All movement is by the twin joysticks of the PS4 controller. This includes camera angles, moving forwards, backwards, sideways etc and aiming. In the easy mode you have a laser sight, shown as a beam from your weapon, but trying to control the very sensitive sticks and aim it at a moving monster is not that easy, especially when you are being surrounded by several smaller critters and approached by 3-4 large monsters. I really struggle to turn my demon character around and continue firing as I have arthritis in thumbs and fore-fingers which is usually a major problem for me in these types of games. 

 

However, possibly because I played mainly on the easy experience level, I managed to discover/create a great way of surviving. 

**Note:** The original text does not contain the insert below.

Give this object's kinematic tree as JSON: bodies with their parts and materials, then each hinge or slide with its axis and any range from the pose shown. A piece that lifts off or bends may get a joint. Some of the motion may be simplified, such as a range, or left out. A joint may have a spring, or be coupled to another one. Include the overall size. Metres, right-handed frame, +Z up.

At first you only have the permanently reloading pistol. It has 20 bullets and as soon as it empties it reloads itself; plus there are loads of ammo boxes to be found, plus healing bottles and Milk machines. Yep, you heard/read right, Milk machines; your character may be demonic but he cannot resist a good bottle of Milk.

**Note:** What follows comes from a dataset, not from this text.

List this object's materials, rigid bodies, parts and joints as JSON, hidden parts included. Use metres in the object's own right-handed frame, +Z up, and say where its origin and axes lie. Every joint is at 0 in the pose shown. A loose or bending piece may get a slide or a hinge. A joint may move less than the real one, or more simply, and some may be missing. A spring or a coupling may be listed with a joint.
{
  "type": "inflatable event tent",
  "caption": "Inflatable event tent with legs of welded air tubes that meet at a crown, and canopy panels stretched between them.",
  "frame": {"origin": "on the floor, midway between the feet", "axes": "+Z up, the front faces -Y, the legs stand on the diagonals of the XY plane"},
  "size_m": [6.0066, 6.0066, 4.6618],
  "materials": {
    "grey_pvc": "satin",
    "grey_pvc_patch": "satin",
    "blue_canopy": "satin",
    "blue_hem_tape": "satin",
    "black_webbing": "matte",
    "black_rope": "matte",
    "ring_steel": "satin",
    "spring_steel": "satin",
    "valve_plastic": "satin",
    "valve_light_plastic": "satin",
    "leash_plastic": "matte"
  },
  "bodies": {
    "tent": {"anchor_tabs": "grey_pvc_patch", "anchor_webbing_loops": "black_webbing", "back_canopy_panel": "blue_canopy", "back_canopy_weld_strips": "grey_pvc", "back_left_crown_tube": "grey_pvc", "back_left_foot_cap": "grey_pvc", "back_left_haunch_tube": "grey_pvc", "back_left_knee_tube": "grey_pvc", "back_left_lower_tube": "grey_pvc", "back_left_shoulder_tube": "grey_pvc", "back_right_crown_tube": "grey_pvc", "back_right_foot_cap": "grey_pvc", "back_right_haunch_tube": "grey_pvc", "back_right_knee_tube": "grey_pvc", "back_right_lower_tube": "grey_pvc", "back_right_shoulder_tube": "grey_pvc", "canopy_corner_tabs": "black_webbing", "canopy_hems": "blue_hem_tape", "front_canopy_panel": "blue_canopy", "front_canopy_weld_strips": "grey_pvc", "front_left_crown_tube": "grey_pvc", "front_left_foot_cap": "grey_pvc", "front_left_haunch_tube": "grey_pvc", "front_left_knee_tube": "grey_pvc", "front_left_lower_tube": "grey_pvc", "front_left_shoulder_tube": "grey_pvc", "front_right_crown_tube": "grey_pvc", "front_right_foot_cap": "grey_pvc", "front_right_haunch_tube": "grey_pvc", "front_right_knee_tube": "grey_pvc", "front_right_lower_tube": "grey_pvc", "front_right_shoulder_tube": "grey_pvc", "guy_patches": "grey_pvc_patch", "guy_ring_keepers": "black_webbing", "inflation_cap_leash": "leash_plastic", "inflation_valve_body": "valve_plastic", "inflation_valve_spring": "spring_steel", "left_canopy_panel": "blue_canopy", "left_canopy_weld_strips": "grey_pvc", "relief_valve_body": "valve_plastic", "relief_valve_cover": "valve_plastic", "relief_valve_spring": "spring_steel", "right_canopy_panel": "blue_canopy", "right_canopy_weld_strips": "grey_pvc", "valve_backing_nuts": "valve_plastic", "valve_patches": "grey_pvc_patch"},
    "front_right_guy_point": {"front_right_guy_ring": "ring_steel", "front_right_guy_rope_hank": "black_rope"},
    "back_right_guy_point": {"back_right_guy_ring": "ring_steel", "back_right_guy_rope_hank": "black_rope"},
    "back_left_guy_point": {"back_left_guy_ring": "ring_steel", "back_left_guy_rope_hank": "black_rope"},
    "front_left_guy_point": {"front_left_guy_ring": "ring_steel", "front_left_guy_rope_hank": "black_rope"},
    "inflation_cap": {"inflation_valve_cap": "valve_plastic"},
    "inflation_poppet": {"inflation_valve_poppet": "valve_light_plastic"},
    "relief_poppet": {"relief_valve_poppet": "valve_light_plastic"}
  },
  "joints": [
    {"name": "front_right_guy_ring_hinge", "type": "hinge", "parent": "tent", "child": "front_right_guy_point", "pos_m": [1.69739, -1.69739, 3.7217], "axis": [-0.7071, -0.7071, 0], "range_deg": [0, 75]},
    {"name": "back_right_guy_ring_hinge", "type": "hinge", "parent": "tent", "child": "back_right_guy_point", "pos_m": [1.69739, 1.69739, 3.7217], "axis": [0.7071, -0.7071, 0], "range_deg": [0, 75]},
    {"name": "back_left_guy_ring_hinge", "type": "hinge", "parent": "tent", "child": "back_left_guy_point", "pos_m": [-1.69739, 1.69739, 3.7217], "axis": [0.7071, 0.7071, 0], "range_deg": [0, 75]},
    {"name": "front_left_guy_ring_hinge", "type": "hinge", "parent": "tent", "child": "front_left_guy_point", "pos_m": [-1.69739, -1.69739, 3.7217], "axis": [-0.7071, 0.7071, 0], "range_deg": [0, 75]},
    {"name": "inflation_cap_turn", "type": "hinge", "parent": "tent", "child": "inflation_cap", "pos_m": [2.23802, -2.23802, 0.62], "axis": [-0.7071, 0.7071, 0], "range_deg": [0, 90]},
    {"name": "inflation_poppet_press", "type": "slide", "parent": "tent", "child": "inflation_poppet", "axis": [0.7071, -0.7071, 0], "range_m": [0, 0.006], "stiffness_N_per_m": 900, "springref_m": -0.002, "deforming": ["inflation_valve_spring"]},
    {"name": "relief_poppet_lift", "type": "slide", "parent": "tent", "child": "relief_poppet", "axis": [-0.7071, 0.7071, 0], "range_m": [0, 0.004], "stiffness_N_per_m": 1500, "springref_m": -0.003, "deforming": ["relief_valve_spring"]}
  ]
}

As you play you collect 'rage' points that fill up your Rage Meter. When it is full you can unleash it on your opponents and although it only lasts a few seconds, after taking quite a while to fill up, it devastates and obliterates anything it comes into contact with.

 

Also throughout the game you can locate various different weapons that when picked up automatically place themselves in your hands as your weapon of choice. You can easily change this by pressing 'Y' and select what you want from the inventory ring. All guns auto refill/reload while you have bullets available for them - you never run out of bullets for the pistol - and the ammunition caches/boxes you find are only used up when you can take the majority of what they hold. Another great thing and very useful it is too, is that these ammunition boxes always hold the correct ammunition for whatever weapon you happen to be holding at the time.

 

First off I found a Shotgun and although slightly slower than the pistol to use it has a spread shot which can take out 2-3 opponents at the same time with one shot instead of the one shot per regular creature your pistol can manage. In fact after finding the automatic rifle, not long after grabbing the Shotgun, I was in two minds as to which was better; eventually deciding on the Rifle.

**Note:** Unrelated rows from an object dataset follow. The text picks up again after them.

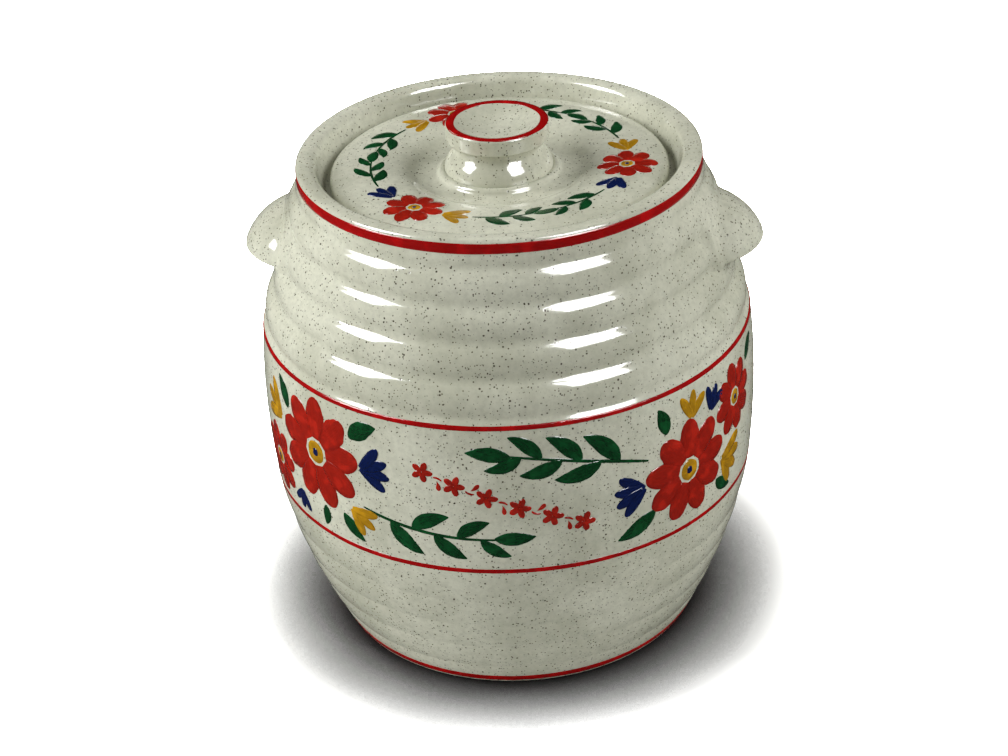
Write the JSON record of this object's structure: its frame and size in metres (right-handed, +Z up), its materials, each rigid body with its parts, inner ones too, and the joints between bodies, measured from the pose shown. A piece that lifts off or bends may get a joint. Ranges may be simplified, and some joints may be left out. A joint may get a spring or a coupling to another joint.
{
  "type": "biscuit jar",
  "caption": "Round ribbed stoneware biscuit jar with side lugs and a sunken lift-off lid with a dished knob.",
  "frame": {"origin": "on the table under the middle of the foot ring", "axes": "+Z up along the jar's axis, +X towards the right lug, -Y towards the painted front"},
  "size_m": [0.2142, 0.2078, 0.221],
  "materials": {
    "jar_glaze": "glossy speckled off-white stoneware glaze with painted red bands and a brush-stroke flower spray",
    "lug_glaze": "glossy speckled off-white stoneware glaze",
    "lid_glaze": "glossy speckled off-white stoneware glaze with painted brush-stroke sprays",
    "knob_glaze": "glossy speckled off-white stoneware glaze with a red band round its top"
  },
  "bodies": {
    "jar": {"jar_body": "jar_glaze", "lug_left": "lug_glaze", "lug_right": "lug_glaze"},
    "lid": {"lid": "lid_glaze", "lid_knob": "knob_glaze"}
  },
  "joints": [
    {"name": "lid_lift", "type": "slide", "parent": "jar", "child": "lid", "axis": [0, 0, 1], "range_m": [0, 0.12]}
  ]
}
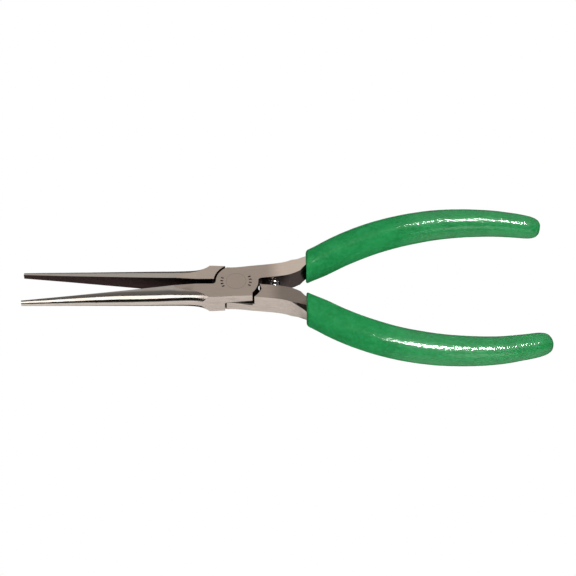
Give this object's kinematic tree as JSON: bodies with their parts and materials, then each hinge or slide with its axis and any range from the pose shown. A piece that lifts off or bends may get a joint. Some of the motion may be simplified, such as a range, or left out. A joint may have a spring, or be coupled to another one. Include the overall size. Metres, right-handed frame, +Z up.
{
  "type": "needle nose pliers",
  "caption": "Slim long nose pliers with a flush riveted lap joint, smooth half round jaws, a coil return spring between the handles and bowed green cushion grips.",
  "frame": {"origin": "on the pivot axis, where it meets the joint's underside", "axes": "+Z up along the pivot axis through the joint's thickness, +X towards the handle ends, -X towards the jaw tips, +Y towards the upper handle; rest pose is the jaws standing slightly open"},
  "size_m": [0.1653, 0.0619, 0.0096],
  "materials": {
    "tool_steel": "fine ground satin, jaws polished",
    "rivet_steel": "ground flush with the joint",
    "spring_wire": "bright drawn wire",
    "foamed_vinyl": "matt closed cell",
    "grip_vinyl": "gloss with a fine orange peel"
  },
  "bodies": {
    "lower_jaw_body": {"lower_jaw_half": "tool_steel", "pivot_rivet": "rivet_steel", "return_spring": "spring_wire", "grip_cushion_upper": "foamed_vinyl", "grip_skin_upper": "grip_vinyl"},
    "upper_jaw_body": {"upper_jaw_half": "tool_steel", "grip_cushion_lower": "foamed_vinyl", "grip_skin_lower": "grip_vinyl"}
  },
  "joints": [
    {"name": "jaw_pivot", "type": "hinge", "parent": "lower_jaw_body", "child": "upper_jaw_body", "pos_m": [0, 0, 0], "axis": [0, 0, 1], "range_deg": [-12, 8.85], "stiffness_Nm_per_rad": 0.1, "deforming": ["return_spring"]}
  ]
}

So my way of surviving, and it worked most of the time - I only died once because I was talking to a friend at the same time as playing and I lost focus - is to back into a corner and keep firing without aiming. I just stand there and let the monsters come to me, and they do until there are no more in the room/area. 

 

Throughout the burning red 'dungeon-labyrinth' that is Hell there are gates that you can open by just getting close to them and pressing 'X'. Then there are the gates that you cannot open no matter how you try so you obviously need a key of some sort. Well that's not exactly true, you don't need a key you need to find the statue of the three-breasted goddess and then headbutt the central breast (I told you this gets seriously saucy) which then slides into the statue and opens a gate that is usually located in another chamber. To date, every gate that hasn't opened on my command has been opened by me feeling a right t*t (well a central t*t to be honest).

 

Like many adventure games you earn bonus points and cash (there's nothing as happy as a demonic figure prancing around in glee collecting Dollars) that can be used to good effect for upgrading your character, either by making him able to carry more Ammo, have more Health, enable a longer Rage effect or hold more Milk of Health (you begin by only being able to hold 2 amounts). Milk fills your Health bar when you run over a bottle found in a room/chamber or when you press 'X' next to a large Milk Bottle shaped machine.

 

So why is Lou (aka Lucifer, aka your character) running around Hell fighting off imps and big bad demons? The answer is pretty obvious really if you come to think of it (though if you do actually come to think of it then you really do have somekind of weird imagination). What really happened (honestly) is that many years back an attendant in a not-so-busy Gas Station was sitting on the loo 'reading' a top-shelf magazine from the shop part of the Gas Station. During a really exciting climax to the story the waters below him swirled and swirled and a portal down to Hell opened up. Instead of hordes of demons and their like coming up through the portal to ravage humanity, humans went through the portal in droves and took it over, the Gas Station attendant opened the Big Wac chain of fast food joints while the rest of the invaders opened all manner of entertainments, coffee bars, massage parlours (okay they were already there), hotels and vacation/theme parks, basically having a hell of a good time.

Lou is a bit of a drunkard who spends most of the time sitting in a bar wearing little more than just a large pair of Y-Fronts, and then he had an epiphany (this is not a fancy cocktail, it's a brain blip of an idea) so he decided to set things straight and take Hell back from the humans. This is when he discovers that the juicy burgers from Big Wacs are made from Lou's buddies; Two minced demon patties, lettuce, tomato, cheese, special sauce, onions and pickle - all on a sesame seed bun.

 

When Lou (ie you) meet up with one of the sexy Succubi you are plunged into a short but energetic mini-game in which you are egged on by the Sexy Sprite to waggle your joystick faster and faster as you watch an explosion build up on the computer screen as your temptress moans and groans in the background. This isn't the only mini-game you will find.

The thing about BDSM is that it is so tongue-in-cheek and so far beyond anything a normal (red bloodied male) person could take offence at that if there is any naughty amusement it is only played out in your head - there is no doubt that the Politically Correct brigade will brand this as a sexist game aimed at male players over 18.

 

BDSM doesn't just run on these sexy situations, there are some other disturbingly alternative and satirical comedy, such as stimulating Non-Hitler while he is wearing fishnet stockings and stroking the barrel of a Panzer; and from here on (and before) it is just weirder and weirder, but always so enjoyably amusing and stopping just short of being cringingly crude. I still say don't search BDSM Game on Google unless you really want crude and nasty beyond top shelf magazines.

It's naughty, it's fun, it's rude, it's fun!